のりぞうのほほんのんびりバンザイ

あわてない、あわてない。ひとやすみ、ひとやすみ。

哀愁的東京/重松清

2008年08月16日 23時19分10秒 | 読書歴
58.哀愁的東京/重松清
■ストーリ
 進藤宏。40歳。新作が描けなくなった絵本作家。
 フリーライターの仕事で生計を立てる進藤は、様々な人に出会う。
 破滅の時を目前にした起業家、閉園する遊園地のピエロ、人気の
 ピークを過ぎたアイドル歌手、生の実感をなくしたエリート社員。
 進藤はスケッチをつづける。時が流れることの哀しみを噛みしめ、
 東京という街が織りなすドラマを見つめる。
 「今日」の哀しさから始まる「明日」の光を描く連作長編。

■感想 ☆☆☆
 トンネルから抜けられないでいる中年男性を描かせたら一番
 なのではないかと勝手に思っているのが重松さんだ。荻原さんも
 同じように「うまくいかない中年男性」を魅力的に描いて
 くれるけれども、どこかコミカル。どん底というわけではない
 人を明るく描いてくれる。重松さんの作品の主人公は、たいてい
 トンネルの暗闇の中にいる。光が見えないわけではないし、
 おそらく出口はあちら、というような漠然とした方向は
 見えている。けれども、足が動かない。前に進めない。
 そういった主人公が多い気がする。

 本作品の主人公も同様のタイプだ。彼はそんな自分自身を自虐的に
 見つめ続ける。どうすればいいのか分かっているのに、前進でき
 ないまま、似たような境遇の人たちをも見つめ続ける。
 その視線は、決して暖かくはない。けれども、冷たくもない。
 ただ、現実をそのまま写し取る。その彼の視線こそが、私の
 イメージする「東京」で、タイトルと見事に結びついた。

 表紙のイラストも見事。
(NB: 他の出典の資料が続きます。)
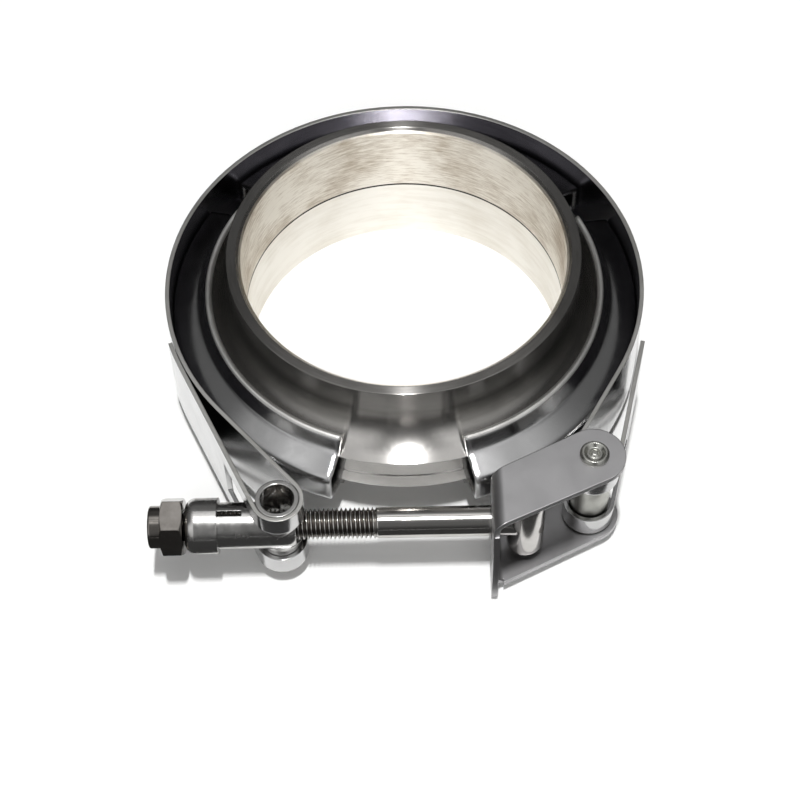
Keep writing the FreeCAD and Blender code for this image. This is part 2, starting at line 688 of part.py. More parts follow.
def draw_latch_outline(sketch, reach_size, front_size):
    """Seen from above: the web's edge, and two edges tangent to the round end at the pin."""
    radius = size("latch_end_radius")
    reach = float(sketch.evalExpression(reach_size))
    rear = vector(-reach, -size("web_rear"))
    front = vector(-reach, -float(sketch.evalExpression(front_size)))

    def touch(corner, side):
        angle = math.atan2(corner.y, corner.x) + side * math.acos(radius / corner.Length)
        return vector(radius * math.cos(angle), radius * math.sin(angle))

    upper, lower = touch(rear, -1), touch(front, 1)
    rear_edge = sketch.addGeometry(Part.LineSegment(rear, upper), False)
    end = sketch.addGeometry(Part.ArcOfCircle(
        Part.Circle(vector(0, 0), vector(0, 0, 1), radius),
        math.atan2(lower.y, lower.x), math.atan2(upper.y, upper.x)), False)
    front_edge = sketch.addGeometry(Part.LineSegment(lower, front), False)
    web = sketch.addGeometry(Part.LineSegment(front, rear), False)
    sketch.addConstraint([
        Sketcher.Constraint("Coincident", end, 3, -1, 1),
        Sketcher.Constraint("Tangent", rear_edge, 2, end, 2),
        Sketcher.Constraint("Tangent", end, 1, front_edge, 1),
        Sketcher.Constraint("Coincident", front_edge, 2, web, 1),
        Sketcher.Constraint("Coincident", web, 2, rear_edge, 1),
    ])
    bind(sketch, "Radius", (end,), "Sizes.latch_end_radius")
    bind(sketch, "DistanceX", (-1, 1, rear_edge, 1), f"-({reach_size})")
    bind(sketch, "DistanceY", (-1, 1, rear_edge, 1), "-Sizes.web_rear")
    bind(sketch, "DistanceX", (-1, 1, front_edge, 2), f"-({reach_size})")
    bind(sketch, "DistanceY", (-1, 1, front_edge, 2), f"-({front_size})")


def make_latch():
    """Lever folded from one sheet: two side plates, a web that hooks the bolt, a thumb tab."""
    body = new_body("latch", **PIN_LINE)
    sketch = new_sketch(body, "XY_Plane")
    draw_latch_outline(sketch, "Sizes.web_reach", "Sizes.web_front")
    pad(body, sketch, "2 * Fits.latch_outer_half")
    inner = "Fits.latch_inner_half"
    sketch = new_sketch(body, "XZ_Plane")
    far = "Sizes.latch_end_radius + 1"
    near = "-Sizes.web_reach + Sizes.latch_sheet"
    draw_outline(sketch, [(near, f"-{inner}"), (far, f"-{inner}"), (far, inner), (near, inner)])
    folded = cut_through(body, sketch)
    outer_x, inner_x = -size("web_reach"), -size("web_reach") + size("latch_sheet")

    def fold_line(across, half):
        def test(edge):
            ends = [vertex.Point for vertex in edge.Vertexes]
            level = abs(ends[0].z - ends[-1].z) < 1e-3
            return level and all(abs(point.x - across) < 1e-3 and abs(abs(point.z) - half) < 1e-3
                                 for point in ends)
        return test

    rounded = round_edges(body, folded, "Sizes.latch_bend_radius",
                          fold_line(outer_x, size("latch_outer_half")))
    round_edges(body, rounded, "Sizes.latch_bend_radius - Sizes.latch_sheet",
                fold_line(inner_x, size("latch_inner_half")))
    # the lower plate stands a little further forward than the upper one
    sketch = new_sketch(body, "XY_Plane", offset="-Fits.latch_outer_half")
    draw_latch_outline(sketch, "Sizes.web_reach - Sizes.latch_bend_radius", "Fits.lower_plate_front")
    pad(body, sketch, "Sizes.latch_sheet", middle=False)
    # thumb tab: the web runs forwards and on past the lower plate
    sketch = new_sketch(body, "YZ_Plane", offset="-Sizes.web_reach")
    bottom = "-Fits.latch_outer_half - Sizes.tab_drop"
    draw_outline(sketch, [
        ("-Sizes.web_front + Sizes.tab_root", "Fits.latch_inner_half - Sizes.latch_bend_radius"),
        ("-Sizes.web_front", "Fits.latch_inner_half - Sizes.latch_bend_radius"),
        ("-Sizes.web_front - Sizes.tab_reach", f"{bottom} + Sizes.tab_height"),
        ("-Sizes.web_front - Sizes.tab_reach", bottom),
        ("-Sizes.web_front + Sizes.tab_root", bottom),
    ])
    pad(body, sketch, "Sizes.latch_sheet", middle=False)
    # the bolt drops into a slot that is open on the side of the band
    sketch = new_sketch(body, "YZ_Plane")
    half = "Fits.bolt_slot_half"
    draw_outline(sketch, [("0", f"-{half}"), ("0", half), ("-Fits.bolt_from_pin", half),
                          ("-Fits.bolt_from_pin", f"-{half}")])
    cut_through(body, sketch)
    sketch = new_sketch(body, "YZ_Plane")
    draw_circle(sketch, half, across="-Fits.bolt_from_pin")
    cut_through(body, sketch)
    sketch = new_sketch(body, "XY_Plane")
    draw_circle(sketch, "Fits.pin_bore_radius")
    cut_through(body, sketch)
    return body


def make_pin():
    """Rivet through both plates: upset heads, the upper one dished round a central bump."""
    body = new_body("latch_pin", **PIN_LINE)
    plate = "(Fits.latch_outer_half + Sizes.joint_clearance / 2)"
    top = f"{plate} + Sizes.pin_head_height"
    head = "Sizes.pin_head_diameter / 2"
    revolve(body, [
        ("0", f"-({top})"),
        (f"{head} * 0.8", f"-({top})"),
        (head, f"-({plate} + Sizes.pin_head_height / 2)"),
        (head, f"-{plate}"),
        ("Sizes.pin_diameter / 2", f"-{plate}"),
        ("Sizes.pin_diameter / 2", plate),
        (head, plate),
        (head, f"{plate} + Sizes.pin_head_height / 2"),
        (f"{head} * 0.86", top),
        (f"{head} * 0.72", top),
        (f"{head} * 0.52", f"{plate} + Sizes.pin_head_height * 0.35"),
        (f"{head} * 0.36", f"{plate} + Sizes.pin_head_height * 0.35"),
        (f"{head} * 0.18", f"{plate} + Sizes.pin_head_height * 0.8"),
        ("0", f"{plate} + Sizes.pin_head_height * 0.8"),
    ])
    return body


def make_bush():
    """Bush on the rivet, inside the right eyes of the strap."""
    body = new_body("pin_bush", **PIN_LINE)
    revolve(body, [
        ("Fits.pin_bore_radius", "-Fits.bush_half"), ("Sizes.bush_diameter / 2", "-Fits.bush_half"),
        ("Sizes.bush_diameter / 2", "Fits.bush_half"), ("Fits.pin_bore_radius", "Fits.bush_half"),
    ])
    return body


# ---------------------------------------------------------------- build, check, write

def check(pieces):
    """Stop if anything failed to compute, or a piece is not one or more valid solids."""
    doc.recompute()
    failed = [item.Name for item in doc.Objects
              if "Invalid" in item.State or "Error" in item.State]
    if failed:
        raise RuntimeError("not computed: " + ", ".join(failed))
    for piece in pieces:
        if piece.Shape.isNull() or not piece.Shape.isValid() or not piece.Shape.Solids:
            raise RuntimeError(f"{piece.Label} is not a valid solid")


def main():
    pieces = [
        make_upper_flange(),
        make_lower_flange(),
        make_retainer("v_retainer_left", "left_start_angle", "left_end_angle", clockwise=True),
        make_retainer("v_retainer_right", "right_start_angle", "right_end_angle",
                      clockwise=False),
        make_retainer("v_retainer_rear", "rear_start_angle", "rear_end_angle",
                      clockwise=False),
        make_strap(),
        make_trunnion(),
        make_collar(),
        make_bolt(),
        make_nut(),
        make_insert(),
        make_latch(),
        make_pin(),
        make_bush(),
    ]
    check(pieces)
    os.makedirs("parts", exist_ok=True)
    for piece in pieces:
        piece.Shape.exportStep(f"parts/{piece.Label}.step")
        box = piece.Shape.BoundBox
        print(f"{piece.Label:18s} {len(piece.Shape.Solids)} solid {piece.Shape.Volume:9.1f} mm3  "
              f"x {box.XMin:6.1f} {box.XMax:6.1f}  y {box.YMin:6.1f} {box.YMax:6.1f}  "
              f"z {box.ZMin:6.1f} {box.ZMax:6.1f}")


main()
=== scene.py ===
import functools
import logging
import math
from dataclasses import dataclass, field
from enum import Enum
from typing import ClassVar

import bmesh
import bpy
import numpy as np
from mathutils import Matrix, Vector


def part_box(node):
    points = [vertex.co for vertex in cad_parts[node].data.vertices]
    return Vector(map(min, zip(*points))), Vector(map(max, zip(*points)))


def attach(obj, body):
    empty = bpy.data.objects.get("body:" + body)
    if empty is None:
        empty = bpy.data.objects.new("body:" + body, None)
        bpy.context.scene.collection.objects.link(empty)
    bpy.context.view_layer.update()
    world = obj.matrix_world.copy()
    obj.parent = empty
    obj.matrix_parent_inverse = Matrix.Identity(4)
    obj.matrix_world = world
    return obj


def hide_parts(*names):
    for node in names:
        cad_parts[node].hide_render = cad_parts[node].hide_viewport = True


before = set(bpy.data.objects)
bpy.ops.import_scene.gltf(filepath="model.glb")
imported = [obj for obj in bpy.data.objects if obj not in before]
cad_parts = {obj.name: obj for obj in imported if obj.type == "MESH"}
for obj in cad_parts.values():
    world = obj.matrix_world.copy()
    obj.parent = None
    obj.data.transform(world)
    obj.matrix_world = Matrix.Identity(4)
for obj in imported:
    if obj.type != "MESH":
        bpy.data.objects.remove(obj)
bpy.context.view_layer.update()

# The v band clamp's looks: the finish of each node, a threaded bolt in the place of the plain one,
# and a small studio. Lengths are in metres, except those whose names or notes say millimetres.
MM = 0.001
# Lowest and highest corner of the bolt's node, and where the bolt's axis lies in Y.
BOLT_BOX_MM = tuple(np.array(corner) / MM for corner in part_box("t_bolt"))
BOLT_LINE_Y_MM = float(BOLT_BOX_MM[0][1] + BOLT_BOX_MM[1][1]) / 2
log = logging.getLogger("v_band_clamp")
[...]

ゴリラ(のような生き物)の哀愁漂う
 まなざしが作品と調和している。


最新の画像もっと見る

2 コメント

コメント日が  古い順  |   新しい順
Unknown (のび子)
2008-08-17 12:23:39
重松さんの作品、20代前半までは独特のヒリヒリ感が大好きで新作が出る度に読んでいたのですが、最近はそのヒリヒリ感が怖くなってしまって遠ざかっていました。
でも、のりぞうさんの感想を読んで、久々に読みたくなりましたよ。
心身ともに絶好調なときに手にとってみます。
返信する
お返事☆ (のりぞう)
2008-08-17 21:30:11
■のび子さん
 そうなんです。ヒリヒリ。ヒリヒリ。
 読むたびに「うまいなー」と思います。
 でも、気持ちに余裕がないと、辛くなりますよね 笑。
 心身に絶好調なとき、というのび子さんのお気持ち、よーく分かります 笑。